The Traditional Account of Preservation
The classical Islamic account, attested by extensive hadith and ʿulūm al-Qurʾan literature, has the following structure.
During the Prophet's life. The Qurʾan was preserved through both oral and written channels. The Prophet had designated scribes (Zayd b. Thābit most prominently) who recorded passages on whatever material was available (parchment, palm fronds, scapula bones, leather). The Prophet himself reviewed memorized portions with the Companions, and Gabriel reviewed the entire Qurʾan with the Prophet annually during Ramadan, with a final review in the year of the Prophet's death. Numerous Companions memorized the entire text.

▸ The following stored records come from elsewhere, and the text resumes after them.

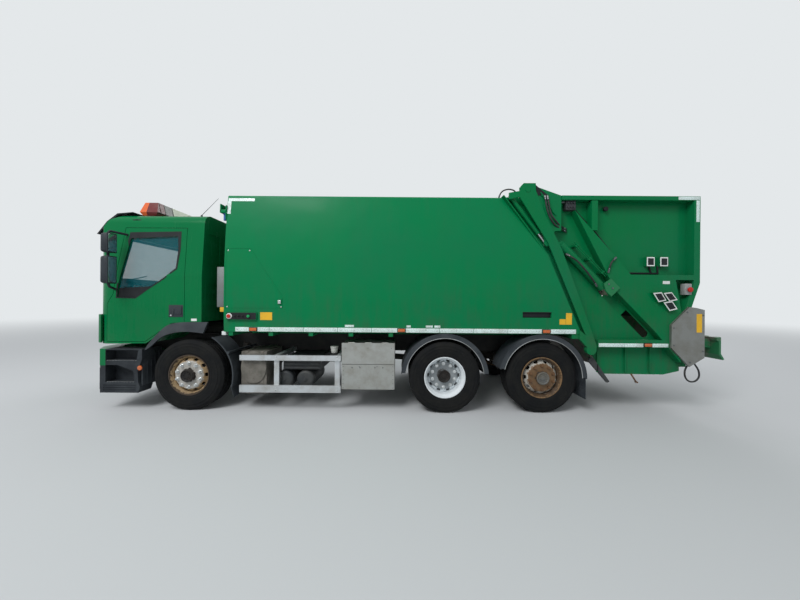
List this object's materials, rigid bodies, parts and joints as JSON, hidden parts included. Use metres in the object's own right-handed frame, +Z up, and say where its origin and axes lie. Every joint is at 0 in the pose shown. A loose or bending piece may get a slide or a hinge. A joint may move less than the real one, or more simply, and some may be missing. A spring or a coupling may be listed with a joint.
{
  "type": "garbage truck",
  "caption": "Rear-loading garbage truck with a tilting cab, lifting tailgate, sliding packer with sweep blade, ejector and bin lifter",
  "frame": {"origin": "on the road, midway between the cab's nose and the end of the bin lifter", "axes": "+X to the rear, the driver's side at -Y, +Z up"},
  "size_m": [9.205, 2.89, 3.2199],
  "materials": {
    "green_paint": "glossy truck enamel, dusty",
    "cab_green": "glossy truck enamel",
    "chassis_black": "semi-matt chassis paint, dusty",
    "engine_grey": "painted casting",
    "tyre_rubber": "worn rubber",
    "wheel_steel": "painted steel wheel with rust",
    "dark_plastic": "grained plastic",
    "aluminium": "mill finish, dirty",
    "stainless": "brushed stainless sheet",
    "window_glass": "tinted glass",
    "seat_fabric": "dark woven fabric",
    "hydraulic_black": "black painted cylinder",
    "beacon_plastic": "amber lens",
    "worn_steel": "green paint worn to steel"
  },
  "bodies": {
    "chassis": {"air_tanks": "chassis_black", "body_front_wall": "green_paint", "body_roof": "green_paint", "body_sides": "green_paint", "chassis_frame": "chassis_black", "drive_axle": "chassis_black", "engine_block": "engine_grey", "front_axle": "chassis_black", "front_bumper": "dark_plastic", "fuel_tank": "aluminium", "mudguards": "dark_plastic", "rear_posts": "green_paint", "side_guards": "aluminium", "silencer": "chassis_black", "subframe": "green_paint", "tag_axle": "chassis_black", "toolbox": "stainless"},
    "cab": {"cab_shell": "cab_green", "windscreen": "window_glass", "sun_visor": "dark_plastic", "light_bar": "beacon_plastic", "arch_flares": "dark_plastic", "seats": "seat_fabric", "dashboard": "dark_plastic"},
    "toolbox_lid": {"toolbox_lid": "stainless"},
    "ejector": {"ejector": "worn_steel"},
    "tailgate": {"tailgate_shell": "green_paint", "tailgate_frame": "green_paint", "hopper_trough": "worn_steel", "rear_beam": "green_paint", "side_covers": "stainless", "slide_cylinders": "hydraulic_black"},
    "packer_carriage": {"packer_carriage": "worn_steel"},
    "sweep_blade": {"sweep_blade": "worn_steel"},
    "lift_barrels": {"lift_barrels": "hydraulic_black"},
    "lift_rods": {"lift_rods": "hydraulic_black"},
    "bin_lifter": {"bin_lifter": "green_paint"},
    "door_left": {"door_left": "cab_green", "door_glass_left": "window_glass", "mirrors_left": "dark_plastic"},
    "knuckle_left": {"knuckle_left": "chassis_black"},
    "wheel_front_left": {"front_tyre_left": "tyre_rubber", "front_rim_left": "wheel_steel"},
    "wheel_tag_left": {"tag_tyre_left": "tyre_rubber", "tag_rim_left": "wheel_steel"},
    "wheel_drive_left": {"drive_tyres_left": "tyre_rubber", "drive_rims_left": "wheel_steel"},
    "door_right": {"door_right": "cab_green", "door_glass_right": "window_glass", "mirrors_right": "dark_plastic"},
    "knuckle_right": {"knuckle_right": "chassis_black"},
    "wheel_front_right": {"front_tyre_right": "tyre_rubber", "front_rim_right": "wheel_steel"},
    "wheel_tag_right": {"tag_tyre_right": "tyre_rubber", "tag_rim_right": "wheel_steel"},
    "wheel_drive_right": {"drive_tyres_right": "tyre_rubber", "drive_rims_right": "wheel_steel"}
  },
  "joints": [
    {"name": "steer_left", "type": "hinge", "parent": "chassis", "child": "knuckle_left", "pos_m": [-3.1725, -0.925, 0.5], "axis": [0, 0, 1], "range_deg": [-38, 38]},
    {"name": "roll_front_left", "type": "hinge", "parent": "knuckle_left", "child": "wheel_front_left", "pos_m": [-3.1725, -1.1, 0.5], "axis": [0, 1, 0], "continuous": true},
    {"name": "roll_drive_left", "type": "hinge", "parent": "chassis", "child": "wheel_drive_left", "pos_m": [0.4275, -1.1, 0.5], "axis": [0, 1, 0], "continuous": true},
    {"name": "roll_tag_left", "type": "hinge", "parent": "chassis", "child": "wheel_tag_left", "pos_m": [1.7975, -1.1, 0.5], "axis": [0, 1, 0], "continuous": true},
    {"name": "steer_right", "type": "hinge", "parent": "chassis", "child": "knuckle_right", "pos_m": [-3.1725, 0.925, 0.5], "axis": [0, 0, 1], "range_deg": [-38, 38]},
    {"name": "roll_front_right", "type": "hinge", "parent": "knuckle_right", "child": "wheel_front_right", "pos_m": [-3.1725, 1.1, 0.5], "axis": [0, 1, 0], "continuous": true},
    {"name": "roll_drive_right", "type": "hinge", "parent": "chassis", "child": "wheel_drive_right", "pos_m": [0.4275, 1.1, 0.5], "axis": [0, 1, 0], "continuous": true},
    {"name": "roll_tag_right", "type": "hinge", "parent": "chassis", "child": "wheel_tag_right", "pos_m": [1.7975, 1.1, 0.5], "axis": [0, 1, 0], "continuous": true},
    {"name": "cab_tilt", "type": "hinge", "parent": "chassis", "child": "cab", "pos_m": [-4.5445, 0, 0.893], "axis": [0, -1, 0], "range_deg": [0, 60]},
    {"name": "door_left_swing", "type": "hinge", "parent": "cab", "child": "door_left", "pos_m": [-4.3345, -1.198, 1.5], "axis": [0, 0, -1], "range_deg": [0, 70]},
    {"name": "door_right_swing", "type": "hinge", "parent": "cab", "child": "door_right", "pos_m": [-4.3345, 1.198, 1.5], "axis": [0, 0, 1], "range_deg": [0, 70]},
    {"name": "toolbox_lid_swing", "type": "hinge", "parent": "chassis", "child": "toolbox_lid", "pos_m": [-0.6725, -1.19, 0.971], "axis": [-1, 0, 0], "range_deg": [0, 95]},
    {"name": "ejector_push", "type": "slide", "parent": "chassis", "child": "ejector", "axis": [1, 0, 0], "range_m": [0, 3.2]},
    {"name": "tailgate_lift", "type": "hinge", "parent": "chassis", "child": "tailgate", "pos_m": [1.5625, 0, 3.13], "axis": [0, -1, 0], "range_deg": [0, 85]},
    {"name": "packer_slide", "type": "slide", "parent": "tailgate", "child": "packer_carriage", "axis": [0.7009, 0, -0.7133], "range_m": [0, 0.8]},
    {"name": "blade_sweep", "type": "hinge", "parent": "packer_carriage", "child": "sweep_blade", "pos_m": [2.41677, 0, 2.0206], "axis": [0, -1, 0], "range_deg": [0, 95]},
    {"name": "lifter_raise", "type": "hinge", "parent": "tailgate", "child": "bin_lifter", "pos_m": [3.9725, 0, 1], "axis": [0, -1, 0], "range_deg": [0, 95]},
    {"name": "lift_barrel_turn", "type": "hinge", "parent": "chassis", "child": "lift_barrels", "pos_m": [1.3515, 0, 3.038], "axis": [0, -1, 0], "range_deg": [0, 70.84]},
    {"name": "lift_rod_run", "type": "slide", "parent": "lift_barrels", "child": "lift_rods", "axis": [0.6105, 0, -0.792], "range_m": [0, 0.2068]}
  ],
  "couplings": [
    {"joint": "steer_right", "follows": "steer_left", "ratio": 1},
    {"joint": "lift_barrel_turn", "follows": "tailgate_lift", "ratio": 0.82751},
    {"joint": "lift_rod_run", "follows": "tailgate_lift", "m_per_rad": 0.13802}
  ]
}
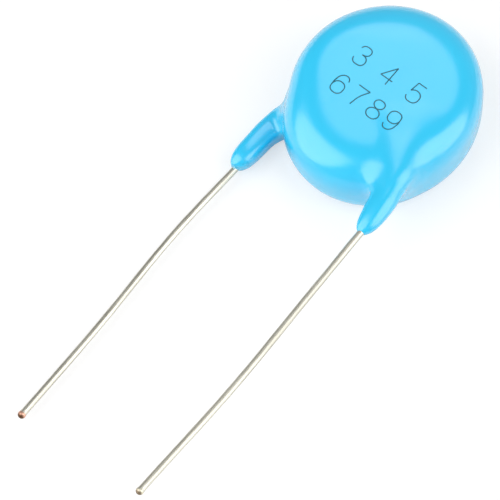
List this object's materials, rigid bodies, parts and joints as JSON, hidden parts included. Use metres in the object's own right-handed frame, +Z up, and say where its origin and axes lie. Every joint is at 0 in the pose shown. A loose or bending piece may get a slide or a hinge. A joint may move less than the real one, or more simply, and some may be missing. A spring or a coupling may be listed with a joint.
{
  "type": "ceramic disc capacitor",
  "caption": "Round disc capacitor for high voltage, dipped in glossy blue epoxy, with two straight tinned leads leaving coated legs on opposite faces.",
  "frame": {"origin": "middle of the disc on the flat back face, which lies on the surface", "axes": "+Z up through the disc to its front face, -Y along the leads to their cut ends, +X to the side of the front lead"},
  "size_m": [0.0154, 0.0474, 0.007],
  "materials": {
    "epoxy_coat": "glossy dipped epoxy, sky blue",
    "disc_ceramic": "matt fired ceramic, warm off-white",
    "fired_silver": "matt fired silver paste",
    "tinned_wire": "tinned copper wire, slightly uneven, semi-bright",
    "solder": "smooth soft solder, semi-bright"
  },
  "bodies": {
    "root": {"coating": "epoxy_coat", "ceramic_disc": "disc_ceramic", "front_electrode": "fired_silver", "back_electrode": "fired_silver", "front_lead": "tinned_wire", "back_lead": "tinned_wire", "front_solder": "solder", "back_solder": "solder"}
  },
  "joints": []
}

The Abū Bakr compilation. After the Battle of Yamāma (632 CE), in which many Companion-memorizers were killed, the Caliph Abū Bakr commissioned Zayd b. Thābit to assemble a written compilation of the entire Qurʾan from existing materials. The result was a single codex held privately during Abū Bakr's and ʿUmar's caliphates and inherited by Ḥafṣa, ʿUmar's daughter and the Prophet's widow.
The Uthmānic recension. During ʿUthmān's caliphate (644– 656 CE), reports of varying recitations across the expanding Muslim world prompted the production of an official standardized text. ʿUthmān commissioned a committee (Zayd b. Thābit again at the center) to produce master copies from Ḥafṣa's codex, with consultation of other Companion-codices. Five or seven copies were produced and dispatched to major centers (Medina, Mecca, Damascus, Kufa, Basra, and others). The non-canonical Companion-codices were collected and destroyed (or kept privately by their owners in some accounts).
Subsequent transmission. From the Uthmānic recension onward, transmission was through tawātur — mass- transmission by overlapping chains of trusted memorizers and copyists in numbers that exclude collusion. The recognized variations (qirāʾāt) at the level of specific readings were systematically catalogued (Ibn Mujāhid's seven canonical qirāʾāt in the fourth Hijri century).
This account is, of course, the classical Islamic account. Its evidential weight depends on what external evidence confirms or contests.
The Manuscript Evidence
The past several decades have substantially expanded the manuscript record available for evaluating the traditional account.
The Sanaa palimpsest
The Sanaa codex, discovered in 1972 during restoration of the Great Mosque of Sanaa, is a palimpsest: an upper text written over a (washed-out) lower text. The lower text is Qurʾanic in form but contains variant readings of a kind not preserved in the Uthmānic vulgate. The upper text largely conforms to the Uthmānic textus receptus.
Behnam Sadeghi and Mohsen Goudarzi's careful study of the lower text ("San'a' 1 and the Origins of the Qurʾan," Der Islam, 2012) concluded that the lower text represents a pre-Uthmānic Companion codex (most likely of Ibn Masʿūd or Ubayy b. Kaʿb), with variations consistent with the traditionally reported Companion-codex variations. The lower text dates to within the first Hijri century.
Two implications follow. First, the Companion-codex variations reported by the classical tradition are attested in the manuscript record; the variations are not later fabrications. Second, the Uthmānic vulgate represents a selection from genuinely existing pre-Uthmānic variants — confirming the traditional account of the Uthmānic recension rather than overturning it.
The Birmingham folios
The Birmingham folios, two leaves of an early Qurʾanic manuscript held at the University of Birmingham, were radiocarbon-dated in 2015 to 568–645 CE (95.4% probability). The folios contain portions of Sūrat Maryam, Ṭā-Hā, and al-Kahf in Ḥijāzī script. The radiocarbon dating places the parchment within the lifetime of the Prophet or the generation immediately following.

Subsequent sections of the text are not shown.